NASHVILLE, Tenn. (WKRN) — Obstacles are a part of life and especially in sports.
Belmont track athlete Aidan Thompson thought his biggest obstacle was an injury in the fall of 2019, but couldn’t predict 2020 would bring much greater complications.
Running is all about being in control.
“If you have a bad day, it’s very rarely someone else’s fault,” said Thompson. “No teammate let you down, no referee let you down by making a bad call, 95 percent of it is on you.”
There was no controlling the COVID-19 pandemic and its impact. For athletes across the world, this time last year, seasons were cut short and careers ended. For Thompson, no school and no sport meant no student visa.

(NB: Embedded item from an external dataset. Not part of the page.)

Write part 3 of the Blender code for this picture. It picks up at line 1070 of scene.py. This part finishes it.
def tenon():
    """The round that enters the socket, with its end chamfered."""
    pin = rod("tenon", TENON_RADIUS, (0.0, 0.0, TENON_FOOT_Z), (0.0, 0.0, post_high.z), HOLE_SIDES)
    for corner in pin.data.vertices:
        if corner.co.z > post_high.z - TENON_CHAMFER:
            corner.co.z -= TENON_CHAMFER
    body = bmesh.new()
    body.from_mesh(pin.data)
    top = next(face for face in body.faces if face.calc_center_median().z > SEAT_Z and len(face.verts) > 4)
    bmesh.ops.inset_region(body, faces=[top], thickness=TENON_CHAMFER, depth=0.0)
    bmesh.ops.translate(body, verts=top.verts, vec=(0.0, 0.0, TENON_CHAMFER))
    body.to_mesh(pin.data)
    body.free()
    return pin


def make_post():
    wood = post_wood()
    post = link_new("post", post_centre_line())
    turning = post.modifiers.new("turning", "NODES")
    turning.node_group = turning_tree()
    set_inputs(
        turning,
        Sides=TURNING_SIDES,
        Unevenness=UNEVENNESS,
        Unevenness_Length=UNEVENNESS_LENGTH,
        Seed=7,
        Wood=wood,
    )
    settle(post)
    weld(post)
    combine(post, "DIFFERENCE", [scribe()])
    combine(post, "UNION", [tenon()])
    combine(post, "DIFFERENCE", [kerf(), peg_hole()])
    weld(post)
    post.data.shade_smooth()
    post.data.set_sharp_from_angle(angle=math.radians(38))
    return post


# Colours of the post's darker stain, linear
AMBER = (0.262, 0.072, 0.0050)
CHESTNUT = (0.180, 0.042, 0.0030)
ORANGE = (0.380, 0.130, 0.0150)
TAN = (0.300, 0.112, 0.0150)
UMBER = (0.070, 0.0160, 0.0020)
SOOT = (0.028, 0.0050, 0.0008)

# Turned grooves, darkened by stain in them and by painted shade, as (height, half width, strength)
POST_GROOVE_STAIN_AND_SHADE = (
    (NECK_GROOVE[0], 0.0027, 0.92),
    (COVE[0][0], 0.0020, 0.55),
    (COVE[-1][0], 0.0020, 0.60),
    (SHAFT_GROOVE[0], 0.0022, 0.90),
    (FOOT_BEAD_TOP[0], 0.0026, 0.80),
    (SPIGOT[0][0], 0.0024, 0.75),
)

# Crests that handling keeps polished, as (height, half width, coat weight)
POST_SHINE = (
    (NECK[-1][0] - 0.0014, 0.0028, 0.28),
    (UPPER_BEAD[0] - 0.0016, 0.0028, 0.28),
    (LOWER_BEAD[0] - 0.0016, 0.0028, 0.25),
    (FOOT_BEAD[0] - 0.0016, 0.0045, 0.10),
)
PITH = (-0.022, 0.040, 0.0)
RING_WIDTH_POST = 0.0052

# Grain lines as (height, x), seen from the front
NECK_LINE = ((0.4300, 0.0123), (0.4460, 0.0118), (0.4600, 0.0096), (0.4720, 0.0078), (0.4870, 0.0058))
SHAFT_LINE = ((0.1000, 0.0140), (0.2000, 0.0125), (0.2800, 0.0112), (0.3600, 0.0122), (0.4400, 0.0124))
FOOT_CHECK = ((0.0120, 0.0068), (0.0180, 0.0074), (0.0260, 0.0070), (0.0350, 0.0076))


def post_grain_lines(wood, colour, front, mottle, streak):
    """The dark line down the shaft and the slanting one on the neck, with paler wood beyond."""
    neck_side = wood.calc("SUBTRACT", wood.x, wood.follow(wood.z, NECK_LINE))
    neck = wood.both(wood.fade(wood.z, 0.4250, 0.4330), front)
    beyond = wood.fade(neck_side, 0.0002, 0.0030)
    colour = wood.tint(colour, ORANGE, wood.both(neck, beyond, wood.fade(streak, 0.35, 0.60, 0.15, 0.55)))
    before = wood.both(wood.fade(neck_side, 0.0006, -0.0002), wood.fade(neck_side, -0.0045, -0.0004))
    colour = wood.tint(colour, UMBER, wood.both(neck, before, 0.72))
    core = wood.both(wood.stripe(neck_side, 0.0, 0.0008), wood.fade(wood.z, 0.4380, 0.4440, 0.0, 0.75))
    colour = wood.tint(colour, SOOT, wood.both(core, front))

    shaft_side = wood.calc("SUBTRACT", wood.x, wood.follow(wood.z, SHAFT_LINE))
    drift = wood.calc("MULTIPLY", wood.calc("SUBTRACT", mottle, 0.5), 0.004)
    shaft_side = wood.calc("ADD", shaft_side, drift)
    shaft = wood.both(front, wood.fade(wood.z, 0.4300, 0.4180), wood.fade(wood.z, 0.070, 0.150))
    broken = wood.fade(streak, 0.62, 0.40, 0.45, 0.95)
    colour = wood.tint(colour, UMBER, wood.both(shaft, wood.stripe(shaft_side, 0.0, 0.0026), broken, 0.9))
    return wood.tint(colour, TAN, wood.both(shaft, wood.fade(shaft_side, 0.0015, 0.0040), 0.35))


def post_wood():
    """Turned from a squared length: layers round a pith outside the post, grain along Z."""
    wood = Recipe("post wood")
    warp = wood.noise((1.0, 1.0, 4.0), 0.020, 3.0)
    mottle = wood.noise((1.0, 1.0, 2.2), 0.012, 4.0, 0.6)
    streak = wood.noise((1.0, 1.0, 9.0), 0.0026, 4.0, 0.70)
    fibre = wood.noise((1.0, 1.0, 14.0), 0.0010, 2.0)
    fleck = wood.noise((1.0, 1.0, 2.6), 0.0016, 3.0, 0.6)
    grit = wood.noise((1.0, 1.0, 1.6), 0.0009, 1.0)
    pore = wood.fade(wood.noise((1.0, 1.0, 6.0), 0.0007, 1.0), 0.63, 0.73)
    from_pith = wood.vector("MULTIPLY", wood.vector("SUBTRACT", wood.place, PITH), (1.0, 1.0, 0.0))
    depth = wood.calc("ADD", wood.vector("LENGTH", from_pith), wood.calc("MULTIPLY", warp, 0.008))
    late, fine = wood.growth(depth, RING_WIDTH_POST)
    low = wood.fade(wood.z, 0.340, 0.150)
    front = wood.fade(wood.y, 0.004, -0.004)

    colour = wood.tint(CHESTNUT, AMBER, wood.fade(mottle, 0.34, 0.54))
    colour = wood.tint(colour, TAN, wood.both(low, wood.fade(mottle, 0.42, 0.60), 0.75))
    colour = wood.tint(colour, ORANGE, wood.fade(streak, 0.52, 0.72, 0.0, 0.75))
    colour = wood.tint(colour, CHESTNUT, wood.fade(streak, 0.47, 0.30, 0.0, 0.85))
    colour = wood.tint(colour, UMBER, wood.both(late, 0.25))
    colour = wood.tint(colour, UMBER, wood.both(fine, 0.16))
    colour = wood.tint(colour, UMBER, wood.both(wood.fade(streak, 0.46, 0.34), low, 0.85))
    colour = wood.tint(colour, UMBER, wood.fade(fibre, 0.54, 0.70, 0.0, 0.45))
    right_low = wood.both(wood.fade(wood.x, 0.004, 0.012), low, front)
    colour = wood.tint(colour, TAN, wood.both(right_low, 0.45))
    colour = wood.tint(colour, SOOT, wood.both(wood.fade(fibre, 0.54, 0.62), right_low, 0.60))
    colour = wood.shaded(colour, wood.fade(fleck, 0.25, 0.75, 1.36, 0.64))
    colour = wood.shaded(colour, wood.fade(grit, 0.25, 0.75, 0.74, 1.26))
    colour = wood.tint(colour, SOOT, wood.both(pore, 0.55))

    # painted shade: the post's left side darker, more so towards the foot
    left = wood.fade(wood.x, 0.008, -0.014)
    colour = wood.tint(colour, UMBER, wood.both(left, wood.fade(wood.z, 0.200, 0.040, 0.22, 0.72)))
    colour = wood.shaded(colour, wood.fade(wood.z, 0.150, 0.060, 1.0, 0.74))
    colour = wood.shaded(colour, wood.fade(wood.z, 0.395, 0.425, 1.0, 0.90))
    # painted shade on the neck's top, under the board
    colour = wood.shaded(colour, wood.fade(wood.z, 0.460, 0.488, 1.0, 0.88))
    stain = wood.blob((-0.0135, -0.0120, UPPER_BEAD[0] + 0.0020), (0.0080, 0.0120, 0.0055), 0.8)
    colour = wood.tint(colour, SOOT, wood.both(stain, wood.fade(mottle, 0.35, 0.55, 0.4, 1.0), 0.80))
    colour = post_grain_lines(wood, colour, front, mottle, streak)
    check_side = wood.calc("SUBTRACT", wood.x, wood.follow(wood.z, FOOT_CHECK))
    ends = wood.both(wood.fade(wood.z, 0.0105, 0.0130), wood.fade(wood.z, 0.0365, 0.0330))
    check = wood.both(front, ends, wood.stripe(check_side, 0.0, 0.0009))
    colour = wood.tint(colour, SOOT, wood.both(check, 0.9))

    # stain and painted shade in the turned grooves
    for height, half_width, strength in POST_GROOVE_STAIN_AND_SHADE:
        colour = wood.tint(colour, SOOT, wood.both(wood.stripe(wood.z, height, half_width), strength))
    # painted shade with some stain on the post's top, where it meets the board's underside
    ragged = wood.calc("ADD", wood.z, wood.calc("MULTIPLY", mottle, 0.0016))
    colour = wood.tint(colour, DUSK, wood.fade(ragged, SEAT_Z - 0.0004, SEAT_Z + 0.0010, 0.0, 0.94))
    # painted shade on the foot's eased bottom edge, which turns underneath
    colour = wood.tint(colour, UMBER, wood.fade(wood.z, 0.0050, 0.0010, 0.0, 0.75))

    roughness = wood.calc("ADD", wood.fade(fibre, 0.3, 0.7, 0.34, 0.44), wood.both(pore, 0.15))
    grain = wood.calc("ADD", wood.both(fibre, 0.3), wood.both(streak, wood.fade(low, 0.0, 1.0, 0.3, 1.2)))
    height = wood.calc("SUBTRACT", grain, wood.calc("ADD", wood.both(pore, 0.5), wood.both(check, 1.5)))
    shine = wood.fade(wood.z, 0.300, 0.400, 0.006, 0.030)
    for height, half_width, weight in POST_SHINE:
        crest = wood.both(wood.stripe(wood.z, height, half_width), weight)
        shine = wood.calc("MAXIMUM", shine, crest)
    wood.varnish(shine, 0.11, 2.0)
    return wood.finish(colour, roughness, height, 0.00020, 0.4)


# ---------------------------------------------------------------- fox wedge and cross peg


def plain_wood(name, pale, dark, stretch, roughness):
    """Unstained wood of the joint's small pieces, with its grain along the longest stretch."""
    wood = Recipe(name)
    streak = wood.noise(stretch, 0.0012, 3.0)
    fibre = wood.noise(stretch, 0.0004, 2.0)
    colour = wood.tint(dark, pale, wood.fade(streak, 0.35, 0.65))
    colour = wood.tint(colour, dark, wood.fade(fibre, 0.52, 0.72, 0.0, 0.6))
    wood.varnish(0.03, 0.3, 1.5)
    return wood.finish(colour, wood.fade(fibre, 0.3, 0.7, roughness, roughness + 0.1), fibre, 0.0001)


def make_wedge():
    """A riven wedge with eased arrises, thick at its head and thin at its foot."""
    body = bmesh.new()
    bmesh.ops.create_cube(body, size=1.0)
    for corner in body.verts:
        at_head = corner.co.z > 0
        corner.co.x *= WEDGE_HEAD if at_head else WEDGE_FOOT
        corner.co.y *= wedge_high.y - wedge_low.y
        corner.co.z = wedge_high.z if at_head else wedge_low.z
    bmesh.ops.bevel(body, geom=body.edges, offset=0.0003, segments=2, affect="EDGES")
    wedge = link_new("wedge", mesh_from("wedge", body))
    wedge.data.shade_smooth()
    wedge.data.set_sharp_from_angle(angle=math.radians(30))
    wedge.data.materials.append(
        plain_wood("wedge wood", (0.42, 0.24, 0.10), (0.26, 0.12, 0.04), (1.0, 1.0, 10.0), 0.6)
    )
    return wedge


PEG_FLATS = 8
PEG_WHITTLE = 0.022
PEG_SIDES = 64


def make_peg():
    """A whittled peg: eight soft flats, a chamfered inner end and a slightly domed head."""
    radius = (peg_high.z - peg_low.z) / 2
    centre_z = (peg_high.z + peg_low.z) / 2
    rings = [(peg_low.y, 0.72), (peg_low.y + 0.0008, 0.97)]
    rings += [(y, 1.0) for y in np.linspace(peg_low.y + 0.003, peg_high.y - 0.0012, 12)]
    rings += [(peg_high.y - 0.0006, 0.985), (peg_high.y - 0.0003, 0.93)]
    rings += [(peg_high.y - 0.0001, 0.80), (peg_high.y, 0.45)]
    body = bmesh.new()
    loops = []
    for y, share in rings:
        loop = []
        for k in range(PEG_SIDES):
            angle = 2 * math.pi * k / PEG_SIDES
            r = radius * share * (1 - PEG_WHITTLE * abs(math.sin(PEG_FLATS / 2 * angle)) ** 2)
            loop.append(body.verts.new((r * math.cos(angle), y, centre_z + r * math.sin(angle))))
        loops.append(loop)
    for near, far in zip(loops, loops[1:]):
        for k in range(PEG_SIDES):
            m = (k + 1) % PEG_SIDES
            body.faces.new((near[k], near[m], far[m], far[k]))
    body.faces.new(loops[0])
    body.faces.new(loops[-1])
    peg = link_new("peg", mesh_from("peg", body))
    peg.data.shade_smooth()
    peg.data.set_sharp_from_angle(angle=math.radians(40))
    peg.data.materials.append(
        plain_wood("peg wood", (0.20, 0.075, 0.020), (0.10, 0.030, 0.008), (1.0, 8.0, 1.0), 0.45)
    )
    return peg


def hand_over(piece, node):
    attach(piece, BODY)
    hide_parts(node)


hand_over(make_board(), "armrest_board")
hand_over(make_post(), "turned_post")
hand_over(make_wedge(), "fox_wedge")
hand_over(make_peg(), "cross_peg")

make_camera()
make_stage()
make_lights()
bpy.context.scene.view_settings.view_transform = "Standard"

“I was home March 24th (2020) until January 6th (2021).”
Home for Thompson is Dunfermline, Scotland.
“Once home during the summer, this just went along a lot longer and it’s still obviously going on right now, so it just wasn’t possible to get back in the fall, which was just really hard to take.”
In August, Thompson found out a return to Belmont wouldn’t be possible due to visa complications and told us in an email he was ending his time at Belmont. It was over.
“I thought the Belmont career was done. There not a lot I could do about it, so emotionally, I just kind of closed that door,” he said. “I think I just didn’t really settle back home and it was very clear that I wasn’t really over this. I really hadn’t gone out the way I wanted to and knowing the eligibility was there was always in the back of my mind.”
“The season being canceled really hurt and yeah, I think I’m just back here trying to close out what I think I’m capable of doing now. So I’m excited to see how the next couple of months go.”
But if this year taught him anything, it’s to appreciate what’s in front of him.
“Every time you step on the track, it’s a pleasure to be there. You’re almost lucky to be there because it genuinely could have been done.”
Although he’s living in the moment, that doesn’t mean he can’t still dream big for the future.
“This summer, at the end of June is the Olympic trials for the Great Britain team that we’re taking to Tokyo. At the moment I don’t have the qualifying standard, but based on what we’re projecting for this outdoor season, I will have the standard to compete at that event. You want to put yourself in that environment, test yourself. I’m not going to the Olympic trials to qualify for the Olympics, I’m trying to be in there to soak up the atmosphere to see how much farther I need to go.”
Beyond that, Thompson says he’s hoping to represent his home country of Scotland at the 2022 Commonwealth games.